Using the data beneath this instruction, retype only the lines from the one that contains "Turn this picture" down to the one that contains "ball of stone.", both included, exactly as they appear.

Recorded data:
════════════════════
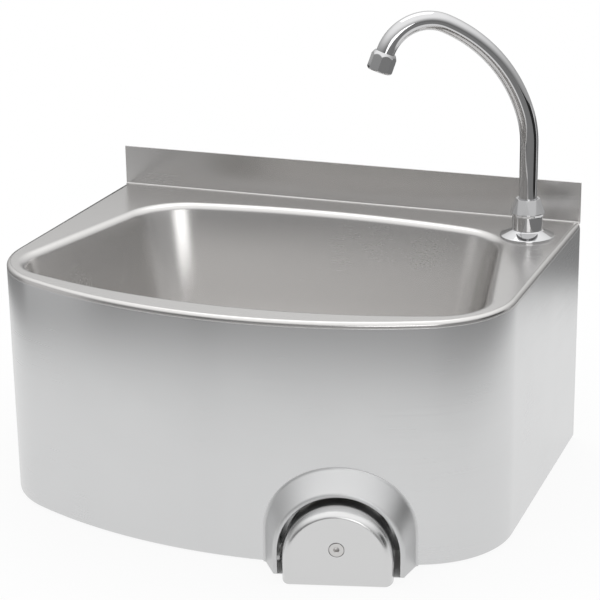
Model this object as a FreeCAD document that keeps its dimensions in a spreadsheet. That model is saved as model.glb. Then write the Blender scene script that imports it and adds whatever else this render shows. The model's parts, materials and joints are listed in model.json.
════════════════════
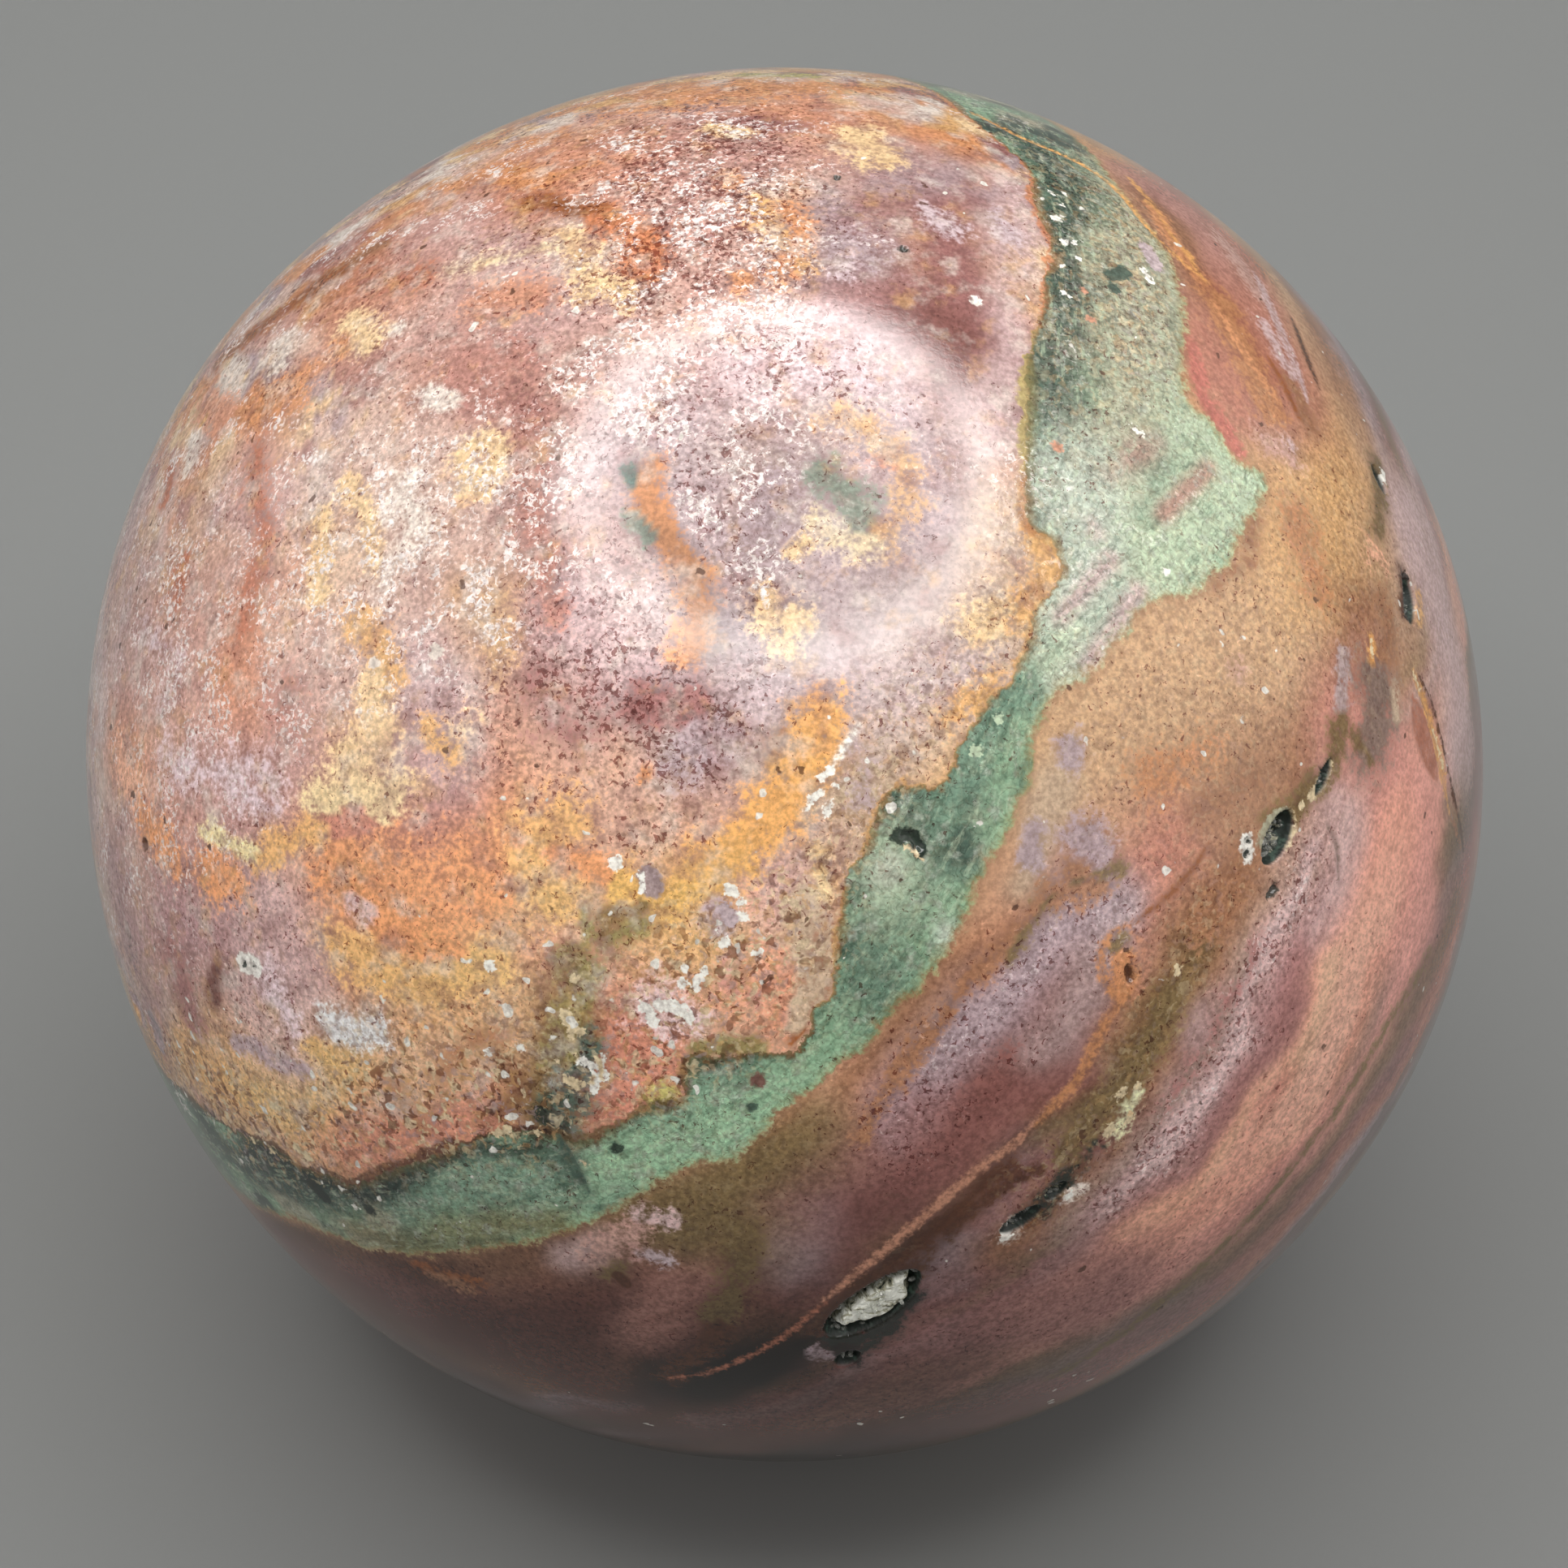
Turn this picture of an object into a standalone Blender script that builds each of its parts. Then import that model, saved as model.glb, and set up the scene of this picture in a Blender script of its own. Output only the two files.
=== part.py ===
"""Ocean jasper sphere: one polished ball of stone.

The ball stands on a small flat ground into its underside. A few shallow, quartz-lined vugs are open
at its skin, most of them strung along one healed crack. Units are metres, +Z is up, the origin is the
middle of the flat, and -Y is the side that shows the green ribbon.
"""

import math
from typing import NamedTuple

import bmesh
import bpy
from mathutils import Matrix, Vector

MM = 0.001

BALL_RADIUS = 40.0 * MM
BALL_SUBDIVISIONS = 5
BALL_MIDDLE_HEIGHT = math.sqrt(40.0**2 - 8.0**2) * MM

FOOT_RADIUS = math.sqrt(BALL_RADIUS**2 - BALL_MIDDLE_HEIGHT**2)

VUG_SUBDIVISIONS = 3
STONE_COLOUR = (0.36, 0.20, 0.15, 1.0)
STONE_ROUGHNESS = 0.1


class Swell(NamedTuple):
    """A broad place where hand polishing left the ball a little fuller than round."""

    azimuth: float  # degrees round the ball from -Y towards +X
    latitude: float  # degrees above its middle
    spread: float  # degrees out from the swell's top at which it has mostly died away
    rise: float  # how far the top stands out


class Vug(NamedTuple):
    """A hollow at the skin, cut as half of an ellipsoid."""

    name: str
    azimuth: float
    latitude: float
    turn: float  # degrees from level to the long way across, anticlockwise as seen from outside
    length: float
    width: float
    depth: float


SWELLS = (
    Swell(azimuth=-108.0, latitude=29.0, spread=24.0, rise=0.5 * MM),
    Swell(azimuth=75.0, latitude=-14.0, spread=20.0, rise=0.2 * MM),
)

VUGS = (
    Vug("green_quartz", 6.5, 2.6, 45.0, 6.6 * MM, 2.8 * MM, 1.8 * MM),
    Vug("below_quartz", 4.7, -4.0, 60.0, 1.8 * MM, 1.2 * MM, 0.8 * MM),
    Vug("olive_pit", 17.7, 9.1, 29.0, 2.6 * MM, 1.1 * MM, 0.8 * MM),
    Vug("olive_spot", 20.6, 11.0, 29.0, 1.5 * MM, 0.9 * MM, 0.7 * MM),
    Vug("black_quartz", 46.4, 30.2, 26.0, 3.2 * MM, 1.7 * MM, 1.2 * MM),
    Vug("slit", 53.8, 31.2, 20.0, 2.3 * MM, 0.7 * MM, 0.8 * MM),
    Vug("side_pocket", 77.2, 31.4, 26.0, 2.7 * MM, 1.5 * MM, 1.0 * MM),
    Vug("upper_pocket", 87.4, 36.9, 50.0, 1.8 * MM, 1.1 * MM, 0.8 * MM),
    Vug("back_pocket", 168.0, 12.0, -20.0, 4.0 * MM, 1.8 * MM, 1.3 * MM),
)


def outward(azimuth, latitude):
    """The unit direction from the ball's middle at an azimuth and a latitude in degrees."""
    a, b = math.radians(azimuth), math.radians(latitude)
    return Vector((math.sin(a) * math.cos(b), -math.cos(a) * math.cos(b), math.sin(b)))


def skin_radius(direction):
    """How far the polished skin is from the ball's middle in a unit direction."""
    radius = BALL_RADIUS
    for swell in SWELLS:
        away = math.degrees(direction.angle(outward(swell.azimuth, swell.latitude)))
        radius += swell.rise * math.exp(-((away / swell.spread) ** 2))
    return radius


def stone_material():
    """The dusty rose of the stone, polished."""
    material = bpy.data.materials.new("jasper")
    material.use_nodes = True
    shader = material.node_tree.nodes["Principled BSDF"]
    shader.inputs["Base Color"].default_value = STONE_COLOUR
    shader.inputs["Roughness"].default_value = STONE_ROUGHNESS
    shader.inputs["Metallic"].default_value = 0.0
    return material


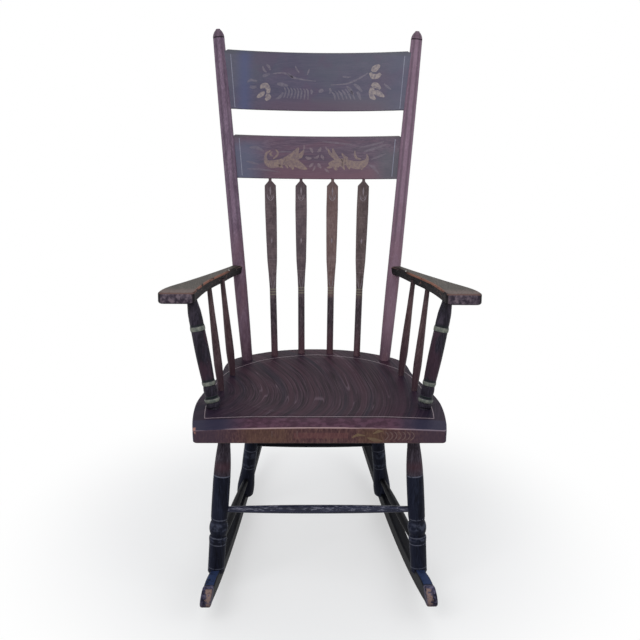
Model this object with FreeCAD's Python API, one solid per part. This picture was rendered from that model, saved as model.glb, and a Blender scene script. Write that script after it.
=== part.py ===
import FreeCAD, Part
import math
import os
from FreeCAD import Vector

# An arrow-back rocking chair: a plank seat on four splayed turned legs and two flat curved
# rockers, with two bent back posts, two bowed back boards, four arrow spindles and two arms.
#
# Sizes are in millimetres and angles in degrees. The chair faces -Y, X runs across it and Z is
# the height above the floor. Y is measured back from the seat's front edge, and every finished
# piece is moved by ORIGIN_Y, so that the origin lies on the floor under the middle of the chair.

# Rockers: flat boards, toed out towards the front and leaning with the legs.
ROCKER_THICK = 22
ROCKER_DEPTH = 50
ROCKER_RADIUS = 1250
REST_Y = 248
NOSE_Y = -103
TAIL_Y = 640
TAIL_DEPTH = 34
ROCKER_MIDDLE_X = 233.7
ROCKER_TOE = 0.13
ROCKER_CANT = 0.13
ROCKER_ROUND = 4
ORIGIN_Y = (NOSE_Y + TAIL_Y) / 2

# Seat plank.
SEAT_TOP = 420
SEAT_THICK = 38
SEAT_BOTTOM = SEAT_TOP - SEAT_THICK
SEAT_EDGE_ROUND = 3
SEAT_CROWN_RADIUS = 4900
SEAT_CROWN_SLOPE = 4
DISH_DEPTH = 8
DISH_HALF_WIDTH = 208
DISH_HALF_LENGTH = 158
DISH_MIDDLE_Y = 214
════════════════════
The response:
Turn this picture of an object into a standalone Blender script that builds each of its parts. Then import that model, saved as model.glb, and set up the scene of this picture in a Blender script of its own. Output only the two files.
=== part.py ===
"""Ocean jasper sphere: one polished ball of stone.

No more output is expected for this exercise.